The story "Charles" by Shirley Jackson; was written in a first person's point of view. The narrator of the story is Laurie's mother.
Point of view Analysis.
The author probably wrote the short story in Laurie's mothers point of view because she wanted to show Laurie through someone who is very close to him. She might have also wanted to show the ignorance of the mother in not identifying her own son.
The text used pronouns such as me, my, I, etc e.g. "On Saturday
I
remarked to
my
husband," or "
My
husband came to the door with
me
that evening as
I
set out for the P.T.A. meeting."
We understood and followed what Laurie's mother had to say through her expressions, emotions, feelings, actions, thoughts, and, words
e.g. "The day my son Laurie started kindergarten he renounced corduroy overalls with bibs and began wearing blue jeans with a belt;"
In this Laurie's mother is trying to tell us how much his little Laurie grew up by showing the emotion of love and care.
Tone & Symbols:
Tone: (Tone is the author's attitude towards the subject.)
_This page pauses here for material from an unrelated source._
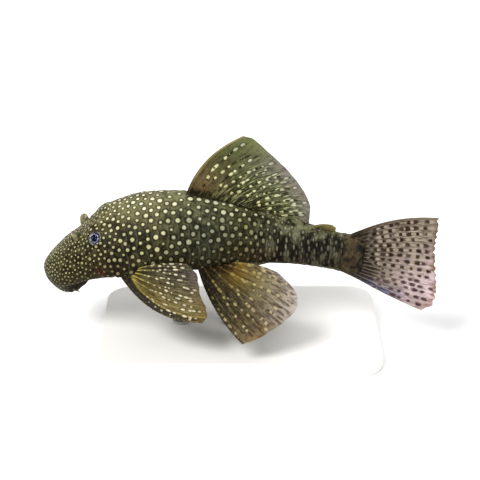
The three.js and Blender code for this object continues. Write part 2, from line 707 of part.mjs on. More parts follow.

The tone of this story seems comedic and light, and it seems that the author sheds light on an important topic in a comedic way. The author seems positive about the story although he does express the difficulties the narrator faces with her child, but it doesn't sound too serious; probably because they are talking about a kindergarten kid.
Symbolism:
There are many examples of symbolism in the story. The author shows the true message of how ignorance is your choice to ruin yourself through a 4-year-old boy. They also show how wild kids imaginations are.
Analytical Statement:
The short story written by Shirley Jackson shows what the true meaning of "identity" is. "Charles" subtly shows that not everybody's identity is written on their heads, but rather they have to be noticed. In this short story Laurie's mother and father fail to notice their own son's identity because they were too caught up in the behaviour of Charles. The author probably chose to tell this story in this way to show how even the people that live under the same roof can be deceived by their own.